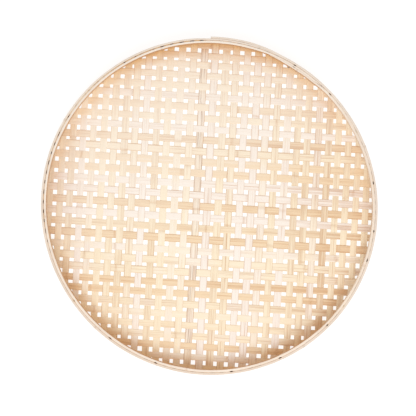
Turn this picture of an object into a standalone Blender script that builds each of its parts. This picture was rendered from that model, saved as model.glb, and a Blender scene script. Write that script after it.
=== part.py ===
"""Round winnowing basket: an open plain weave of bamboo splints clamped between two lath hoops.

Lengths are in metres and +Z is up. The origin is the middle of the foot ring, on the surface that the
basket stands on. Warp splints run along Y and weft splints along X, and WEAVE_TURN then turns the whole
weave a little in its hoops. Every splint is a flat strip that is woven on the base, bends up at the rim
and ends between the hoops. Each hoop is a lath whose skived ends lap, and one brad holds each lap.
"""
import math

import bmesh
import bpy
from mathutils import Vector

# Driving dimensions
OUTER_DIAMETER = 0.420
HEIGHT = 0.038
OUTER_HOOP_THICKNESS = 0.0020
INNER_HOOP_THICKNESS = 0.0027
INNER_HOOP_HEIGHT = 0.014
CLEARANCE = 0.0002

# The hoops are hand bent, so they are a little longer along one diameter
OVAL_SHARE = 0.0075
OVAL_ANGLE = math.radians(133)

# Splints. PITCH is the spacing in the middle, and SHIFT the share of it that the rows lie off-centre
SPLINT_WIDTH = 0.009
SPLINT_THICKNESS = 0.0005
WARP_COUNT, WARP_PITCH, WARP_SHIFT = 28, 0.0138, 0.26
WEFT_COUNT, WEFT_PITCH, WEFT_SHIFT = 27, 0.0141, -0.03
CROWDING = 0.034
WEAVE_TURN = math.radians(-3.5)
WEAVE_LIFT = 0.001
WALL_LIFT = 0.0005

# The weave's middle surface: a flat base, a bend and an upright wall
BASE_HEIGHT = 0.0026
BEND_RADIUS = 0.007
BEND_STEPS = 3
WALL_STEPS = 2
CHORD_ALLOWANCE = 0.0002
WALL_RADIUS = OUTER_DIAMETER / 2 - OUTER_HOOP_THICKNESS - WALL_LIFT - SPLINT_THICKNESS / 2 - CLEARANCE
BASE_RADIUS = WALL_RADIUS - BEND_RADIUS
BEND_LENGTH = BEND_RADIUS * math.pi / 2
WALL_LENGTH = HEIGHT - 0.0006 - BASE_HEIGHT - BEND_RADIUS

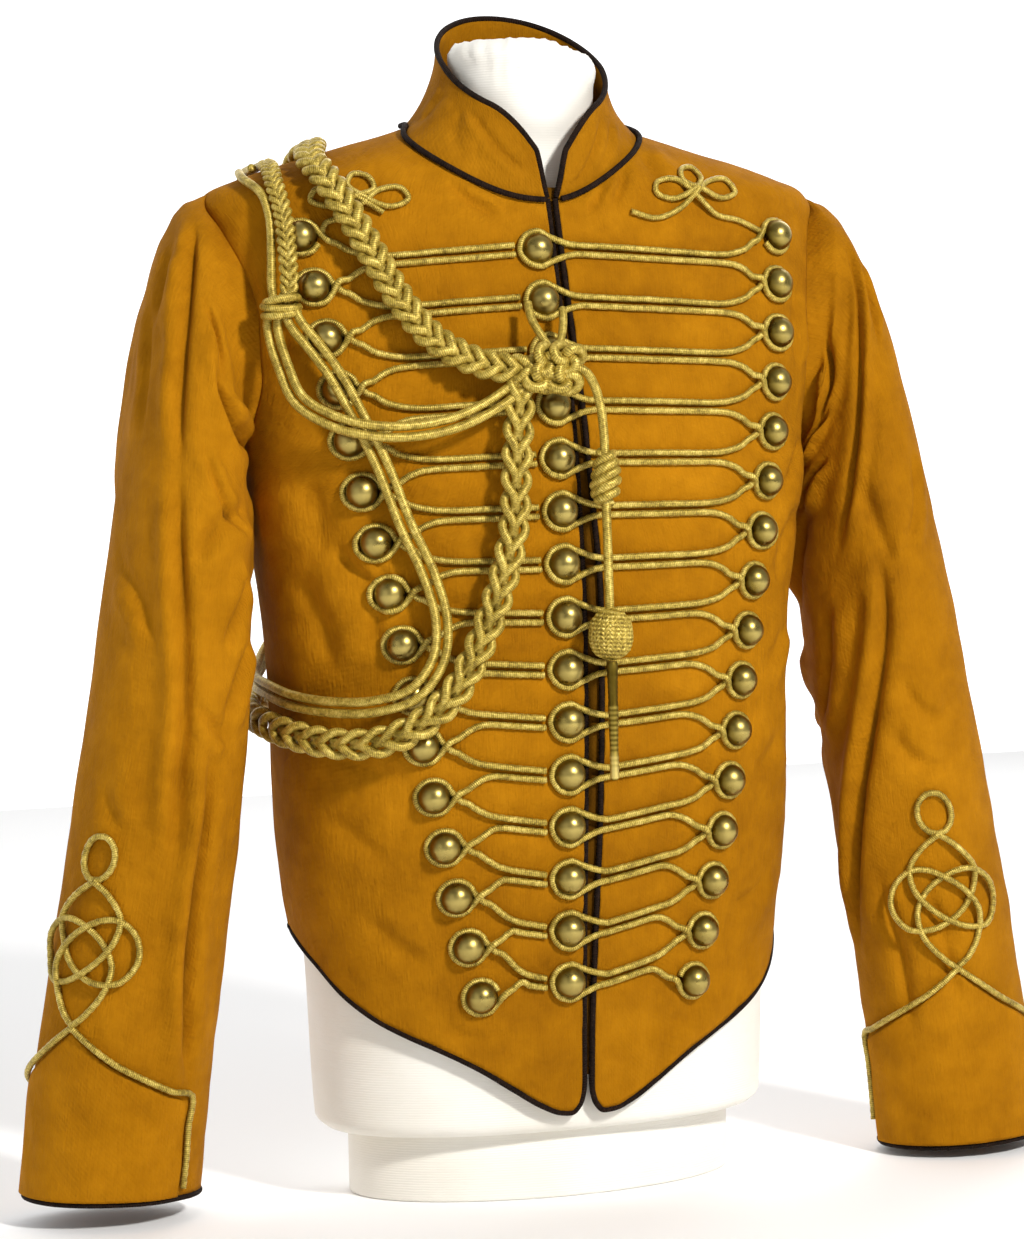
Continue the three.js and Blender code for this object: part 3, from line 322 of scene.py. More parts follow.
def formMaterial(name, look):
    material, tree, shader, place = startMaterial(name, {
        "Roughness": 0.7, "Sheen Weight": 0.2, "Sheen Roughness": 0.5, "Specular IOR Level": 0.3,
    })
    broad = noise(tree, place, 9.0, 4.0, 0.5)
    knit = addNode(tree, "ShaderNodeTexWave", {
        "Vector": place, "Scale": look["rowsPerMetre"], "Distortion": 1.2,
    }, wave_type="BANDS", bands_direction="Z")
    colour = ramp(tree, broad, [(0.35, look["dark"]), (0.65, look["light"])])
    tree.links.new(colour, shader.inputs["Base Color"])
    bumpInto(tree, shader, mixed(tree, (knit.outputs["Fac"], 1), (broad, 1)), 0.25, 0.0003)
    return material


cloth = clothMaterial("ochre_cloth", clothLook, 1.0)
# painted shade: the inside faces of the cloth are a darker copy of it, at 0.8
clothShade = clothMaterial("ochre_cloth_inside", clothLook, 0.8)
# painted shade: the underlap that shows in the opening is a copy of the cloth darkened to 0.3
underlapShade = clothMaterial("ochre_cloth_underlap", clothLook, 0.3)
# painted shade: the collar is a slightly darker copy of the cloth, at 0.86
clothCollar = clothMaterial("ochre_cloth_collar", clothLook, 0.86)
lace = cordMaterial("gold_lace", cordLook, 0.0013, 1.0, 1.0)
twist = cordMaterial("gold_twist", cordLook, 0.0012, 3.0, 0.6)
strandGold = cordMaterial("gold_strand", cordLook, 0.0011, 3.0, 0.6)
knitGold = cordMaterial("gold_knit", cordLook, 0.0026, 2.0, 1.2)
brass = brassMaterial("aged_brass", brassLook, 0.29)
ferruleBrass = brassMaterial("ferrule_brass", ferruleLook, 0.4)
piping = pipingMaterial("dark_piping", pipingLook)
formSkin = formMaterial("form_cloth", formLook)
print("materials ready")


# The figure: the same tables as the solids

def readTable(rows, column, at):
    keys = np.array([row[0] for row in rows], float)
    values = np.array([row[column] for row in rows], float)
    slopes = np.diff(values) / np.diff(keys)
    bends = np.empty(len(keys))
    bends[0], bends[-1] = slopes[0], slopes[-1]
    for k in range(1, len(keys) - 1):
        product = slopes[k - 1] * slopes[k]
        bends[k] = 0 if product <= 0 else 2 * product / (slopes[k - 1] + slopes[k])
    x = np.clip(at, keys[0], keys[-1])
    i = np.clip(np.searchsorted(keys, x, side="right") - 1, 0, len(keys) - 2)
    width = keys[i + 1] - keys[i]
    t = (x - keys[i]) / width
    rise = t * t * (3 - 2 * t)
    start = t * (1 - t) ** 2 * width * bends[i]
    end = t * t * (t - 1) * width * bends[i + 1]
    return values[i] * (1 - rise) + values[i + 1] * rise + start + end


# height, half width, depth to the front, depth to the back, middle, exponent
bodySections = [
    (45, 158, 97, 92, -12, 2.3), (75, 162, 100, 94, -12, 2.3), (137, 165, 103, 97, -12, 2.3),
    (172, 168, 105, 99, -12, 2.3), (201, 173, 107, 99, -12, 2.3), (262, 178, 111, 98, -12, 2.3),
    (330, 179, 113, 95, -12, 2.3), (380, 182, 113, 95, -12, 2.3), (446, 190, 111, 99, -11, 2.35),
    (504, 196, 107, 106, -10, 2.4), (545, 203, 100, 109, -8, 2.5), (573, 208, 95, 109, -6, 2.5),
    (606, 211, 88, 106, -4, 2.4), (640, 214, 82, 100, -1, 2.2), (653, 217, 79, 96, 0, 2.15),
    (664, 211, 76, 92, 0, 2.1), (674, 188, 72, 87, 0, 2.05), (684, 157, 67, 82, 0, 2),
    (694, 122, 60, 77, 0, 2), (708, 74, 50, 70, 0, 2), (724, 40, 35, 60, 0, 2),
]


bodyTop = bodySections[-1][0]


def bodyPoint(around, z):
    around, z = np.broadcast_arrays(np.asarray(around, float), np.asarray(z, float))
    half, front, rear, middle, full = (readTable(bodySections, c, z) for c in range(1, 6))
    side, ahead = np.sin(around), np.cos(around)
    depth = np.where(ahead > 0, front, rear)
    total = np.abs(side / half) ** full + np.abs(ahead / depth) ** full
    reach = total ** (-1 / full)
    return np.stack([reach * side, middle - reach * ahead, z], -1)


def unit(v):
    return v / np.maximum(np.linalg.norm(v, axis=-1, keepdims=True), 1e-9)


def bodyNormal(around, z):
    turn = bodyPoint(np.asarray(around) + 0.004, z) - bodyPoint(np.asarray(around) - 0.004, z)
    above, below = np.minimum(np.asarray(z) + 0.6, bodyTop), np.asarray(z) - 0.6
    climb = bodyPoint(around, above) - bodyPoint(around, below)
    return unit(np.cross(turn, climb))


def frontAngle(x, z):
    x, z = np.broadcast_arrays(np.asarray(x, float), np.asarray(z, float))
    low, high = np.full(x.shape, -1.6), np.full(x.shape, 1.6)
    for _ in range(30):
        guess = (low + high) / 2
        less = bodyPoint(guess, z)[..., 0] < x
        low, high = np.where(less, guess, low), np.where(less, high, guess)
    return (low + high) / 2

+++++

Above this instruction are the records; retype exactly the lines from the one containing "Continue the three.js" up to and including the one containing "return material".

**The solution**:
Continue the three.js and Blender code for this object: part 3, from line 322 of scene.py. More parts follow.
def formMaterial(name, look):
    material, tree, shader, place = startMaterial(name, {
        "Roughness": 0.7, "Sheen Weight": 0.2, "Sheen Roughness": 0.5, "Specular IOR Level": 0.3,
    })
    broad = noise(tree, place, 9.0, 4.0, 0.5)
    knit = addNode(tree, "ShaderNodeTexWave", {
        "Vector": place, "Scale": look["rowsPerMetre"], "Distortion": 1.2,
    }, wave_type="BANDS", bands_direction="Z")
    colour = ramp(tree, broad, [(0.35, look["dark"]), (0.65, look["light"])])
    tree.links.new(colour, shader.inputs["Base Color"])
    bumpInto(tree, shader, mixed(tree, (knit.outputs["Fac"], 1), (broad, 1)), 0.25, 0.0003)
    return material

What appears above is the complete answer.